DATA FOR THE TASK =
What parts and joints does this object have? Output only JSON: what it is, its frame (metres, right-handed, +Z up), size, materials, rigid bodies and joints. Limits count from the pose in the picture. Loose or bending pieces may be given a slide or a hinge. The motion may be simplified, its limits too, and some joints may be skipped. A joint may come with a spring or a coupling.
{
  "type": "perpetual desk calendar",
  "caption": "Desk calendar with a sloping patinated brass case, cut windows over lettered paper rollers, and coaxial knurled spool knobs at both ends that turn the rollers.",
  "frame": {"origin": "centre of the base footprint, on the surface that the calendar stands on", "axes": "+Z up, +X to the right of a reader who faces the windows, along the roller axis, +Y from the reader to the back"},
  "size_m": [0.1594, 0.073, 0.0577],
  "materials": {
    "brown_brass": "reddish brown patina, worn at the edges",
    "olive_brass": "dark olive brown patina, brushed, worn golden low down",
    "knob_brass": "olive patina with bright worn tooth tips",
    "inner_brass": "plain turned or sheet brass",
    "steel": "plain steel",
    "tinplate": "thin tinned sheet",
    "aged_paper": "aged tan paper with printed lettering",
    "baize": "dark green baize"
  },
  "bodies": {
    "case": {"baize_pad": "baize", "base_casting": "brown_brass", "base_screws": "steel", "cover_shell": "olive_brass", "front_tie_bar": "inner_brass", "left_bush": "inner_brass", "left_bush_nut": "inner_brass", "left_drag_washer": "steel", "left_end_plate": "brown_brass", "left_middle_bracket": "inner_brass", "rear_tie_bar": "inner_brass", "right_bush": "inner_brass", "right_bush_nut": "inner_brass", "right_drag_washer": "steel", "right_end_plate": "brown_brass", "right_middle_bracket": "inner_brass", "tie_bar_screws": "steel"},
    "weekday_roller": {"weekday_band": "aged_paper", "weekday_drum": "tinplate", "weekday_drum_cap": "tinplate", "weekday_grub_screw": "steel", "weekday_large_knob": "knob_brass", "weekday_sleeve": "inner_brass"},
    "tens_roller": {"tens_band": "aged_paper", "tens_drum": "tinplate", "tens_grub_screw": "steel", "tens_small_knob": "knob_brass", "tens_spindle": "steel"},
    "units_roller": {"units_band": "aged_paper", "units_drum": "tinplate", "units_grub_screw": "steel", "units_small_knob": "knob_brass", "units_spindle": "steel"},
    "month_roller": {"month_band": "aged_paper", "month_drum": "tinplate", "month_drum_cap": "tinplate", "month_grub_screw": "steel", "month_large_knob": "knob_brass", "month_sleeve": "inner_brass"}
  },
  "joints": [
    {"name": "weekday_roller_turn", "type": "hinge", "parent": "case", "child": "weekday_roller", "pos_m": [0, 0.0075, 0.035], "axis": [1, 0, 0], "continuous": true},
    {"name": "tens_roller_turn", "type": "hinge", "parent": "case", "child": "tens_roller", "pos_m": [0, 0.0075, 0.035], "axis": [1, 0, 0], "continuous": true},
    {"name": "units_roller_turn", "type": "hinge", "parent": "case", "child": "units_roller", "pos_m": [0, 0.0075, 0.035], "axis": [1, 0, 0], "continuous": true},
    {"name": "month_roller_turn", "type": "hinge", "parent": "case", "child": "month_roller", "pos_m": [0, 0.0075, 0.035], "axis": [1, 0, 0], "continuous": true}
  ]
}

---

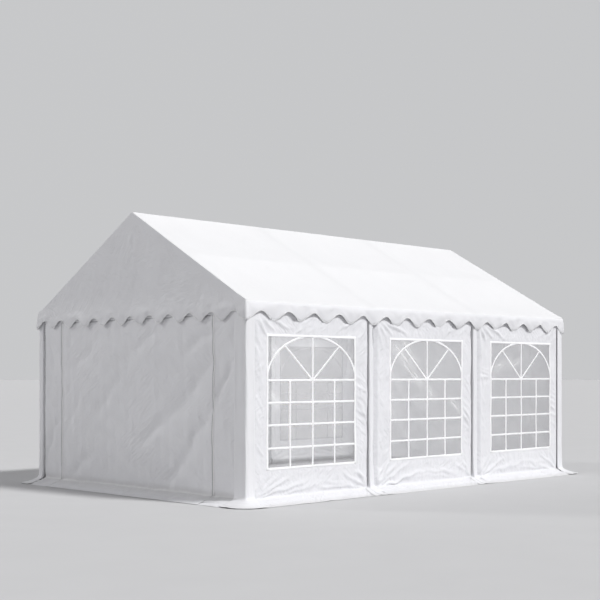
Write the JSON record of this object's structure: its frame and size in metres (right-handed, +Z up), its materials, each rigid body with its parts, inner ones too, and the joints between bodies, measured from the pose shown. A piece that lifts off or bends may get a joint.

---

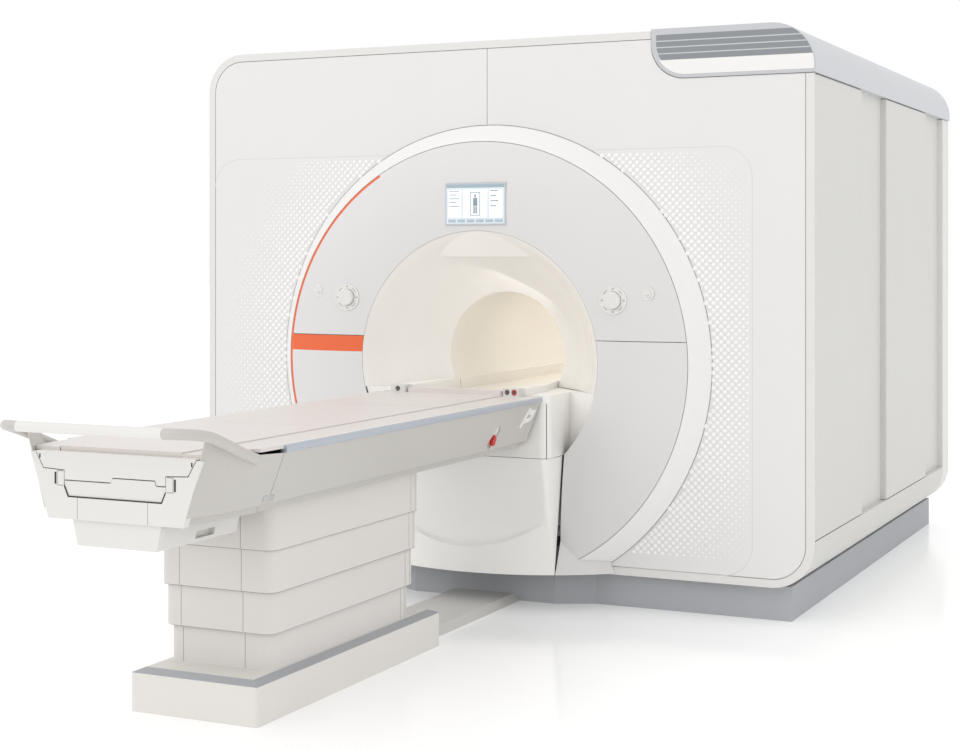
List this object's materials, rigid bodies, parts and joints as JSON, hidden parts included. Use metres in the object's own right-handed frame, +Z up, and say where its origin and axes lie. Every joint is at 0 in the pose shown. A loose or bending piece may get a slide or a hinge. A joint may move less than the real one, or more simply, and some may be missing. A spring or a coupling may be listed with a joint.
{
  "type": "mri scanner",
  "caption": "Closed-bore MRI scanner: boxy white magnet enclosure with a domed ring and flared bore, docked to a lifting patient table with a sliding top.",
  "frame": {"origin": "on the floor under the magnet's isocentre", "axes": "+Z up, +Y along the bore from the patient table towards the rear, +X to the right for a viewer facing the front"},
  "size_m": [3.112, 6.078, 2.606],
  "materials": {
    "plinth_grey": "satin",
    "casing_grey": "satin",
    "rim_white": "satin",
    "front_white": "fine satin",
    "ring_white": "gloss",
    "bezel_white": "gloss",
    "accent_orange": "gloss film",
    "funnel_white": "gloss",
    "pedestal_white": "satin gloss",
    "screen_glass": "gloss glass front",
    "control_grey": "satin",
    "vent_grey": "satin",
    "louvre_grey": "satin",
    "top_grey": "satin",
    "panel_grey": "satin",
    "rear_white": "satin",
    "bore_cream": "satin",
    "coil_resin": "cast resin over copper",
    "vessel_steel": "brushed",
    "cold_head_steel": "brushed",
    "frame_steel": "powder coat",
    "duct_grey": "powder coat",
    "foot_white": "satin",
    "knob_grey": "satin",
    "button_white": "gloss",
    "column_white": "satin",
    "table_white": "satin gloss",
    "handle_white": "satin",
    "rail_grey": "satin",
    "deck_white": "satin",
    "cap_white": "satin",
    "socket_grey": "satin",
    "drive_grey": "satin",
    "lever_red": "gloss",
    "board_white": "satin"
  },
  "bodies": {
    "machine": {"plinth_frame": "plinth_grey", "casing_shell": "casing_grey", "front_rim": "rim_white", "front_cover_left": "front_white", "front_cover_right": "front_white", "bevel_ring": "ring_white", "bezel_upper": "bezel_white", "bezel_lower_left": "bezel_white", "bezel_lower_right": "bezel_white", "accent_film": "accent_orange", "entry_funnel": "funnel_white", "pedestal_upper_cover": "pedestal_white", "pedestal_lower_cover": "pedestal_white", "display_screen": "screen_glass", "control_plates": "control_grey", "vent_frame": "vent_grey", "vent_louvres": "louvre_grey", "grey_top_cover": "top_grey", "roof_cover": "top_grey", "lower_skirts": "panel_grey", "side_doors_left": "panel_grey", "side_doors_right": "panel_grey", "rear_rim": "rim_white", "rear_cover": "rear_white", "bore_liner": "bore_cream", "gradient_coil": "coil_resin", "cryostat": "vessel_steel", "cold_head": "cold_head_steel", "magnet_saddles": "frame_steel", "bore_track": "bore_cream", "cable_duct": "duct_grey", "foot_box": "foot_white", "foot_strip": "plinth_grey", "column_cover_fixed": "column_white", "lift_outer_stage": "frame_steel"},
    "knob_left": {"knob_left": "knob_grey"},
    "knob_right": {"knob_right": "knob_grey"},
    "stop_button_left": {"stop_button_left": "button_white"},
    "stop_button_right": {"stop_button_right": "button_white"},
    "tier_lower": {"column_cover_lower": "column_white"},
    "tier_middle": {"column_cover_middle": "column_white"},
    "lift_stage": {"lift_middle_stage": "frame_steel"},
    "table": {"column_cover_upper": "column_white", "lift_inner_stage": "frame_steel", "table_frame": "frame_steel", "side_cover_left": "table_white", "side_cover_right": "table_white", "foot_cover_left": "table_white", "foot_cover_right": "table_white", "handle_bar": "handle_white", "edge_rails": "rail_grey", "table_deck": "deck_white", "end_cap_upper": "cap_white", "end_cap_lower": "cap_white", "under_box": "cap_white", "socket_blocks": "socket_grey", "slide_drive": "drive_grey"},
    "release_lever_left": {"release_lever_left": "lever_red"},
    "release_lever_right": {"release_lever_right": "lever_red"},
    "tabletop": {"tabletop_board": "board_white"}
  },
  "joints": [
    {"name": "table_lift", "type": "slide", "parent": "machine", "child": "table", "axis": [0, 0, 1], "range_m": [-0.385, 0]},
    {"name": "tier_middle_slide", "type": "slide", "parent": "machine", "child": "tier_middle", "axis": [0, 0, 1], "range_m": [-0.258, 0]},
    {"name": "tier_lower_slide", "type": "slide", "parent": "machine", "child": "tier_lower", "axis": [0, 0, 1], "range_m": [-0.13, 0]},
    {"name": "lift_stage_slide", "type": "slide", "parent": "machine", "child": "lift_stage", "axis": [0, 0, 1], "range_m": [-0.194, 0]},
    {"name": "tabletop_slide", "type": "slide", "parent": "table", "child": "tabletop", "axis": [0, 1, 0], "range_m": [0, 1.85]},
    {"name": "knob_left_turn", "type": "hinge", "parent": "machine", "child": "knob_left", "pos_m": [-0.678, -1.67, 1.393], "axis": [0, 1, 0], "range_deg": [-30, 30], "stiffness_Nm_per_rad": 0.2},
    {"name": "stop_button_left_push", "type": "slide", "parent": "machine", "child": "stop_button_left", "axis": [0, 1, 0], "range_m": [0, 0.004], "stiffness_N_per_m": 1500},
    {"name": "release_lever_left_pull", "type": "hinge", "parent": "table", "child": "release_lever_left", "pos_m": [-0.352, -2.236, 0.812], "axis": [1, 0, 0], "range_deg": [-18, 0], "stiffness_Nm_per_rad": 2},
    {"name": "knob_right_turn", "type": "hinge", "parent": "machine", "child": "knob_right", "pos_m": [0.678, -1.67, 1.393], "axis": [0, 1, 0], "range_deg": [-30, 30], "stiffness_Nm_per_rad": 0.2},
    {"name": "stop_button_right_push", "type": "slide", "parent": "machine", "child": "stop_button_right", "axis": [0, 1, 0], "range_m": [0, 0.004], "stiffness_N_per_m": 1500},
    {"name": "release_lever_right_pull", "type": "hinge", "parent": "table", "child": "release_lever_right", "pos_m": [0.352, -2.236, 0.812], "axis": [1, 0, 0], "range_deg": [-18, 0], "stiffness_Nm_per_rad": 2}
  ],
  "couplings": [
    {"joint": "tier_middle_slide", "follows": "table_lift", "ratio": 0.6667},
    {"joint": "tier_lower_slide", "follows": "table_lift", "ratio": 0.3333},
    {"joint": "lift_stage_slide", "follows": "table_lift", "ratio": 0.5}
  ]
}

PROBLEM DESCRIPTION =
Pick out the lines containing the word "joints" and show them.

OUTPUT FOR THIS EXERCISE =
What parts and joints does this object have? Output only JSON: what it is, its frame (metres, right-handed, +Z up), size, materials, rigid bodies and joints. Limits count from the pose in the picture. Loose or bending pieces may be given a slide or a hinge. The motion may be simplified, its limits too, and some joints may be skipped. A joint may come with a spring or a coupling.
  "joints": [
Write the JSON record of this object's structure: its frame and size in metres (right-handed, +Z up), its materials, each rigid body with its parts, inner ones too, and the joints between bodies, measured from the pose shown. A piece that lifts off or bends may get a joint.
List this object's materials, rigid bodies, parts and joints as JSON, hidden parts included. Use metres in the object's own right-handed frame, +Z up, and say where its origin and axes lie. Every joint is at 0 in the pose shown. A loose or bending piece may get a slide or a hinge. A joint may move less than the real one, or more simply, and some may be missing. A spring or a coupling may be listed with a joint.
  "joints": [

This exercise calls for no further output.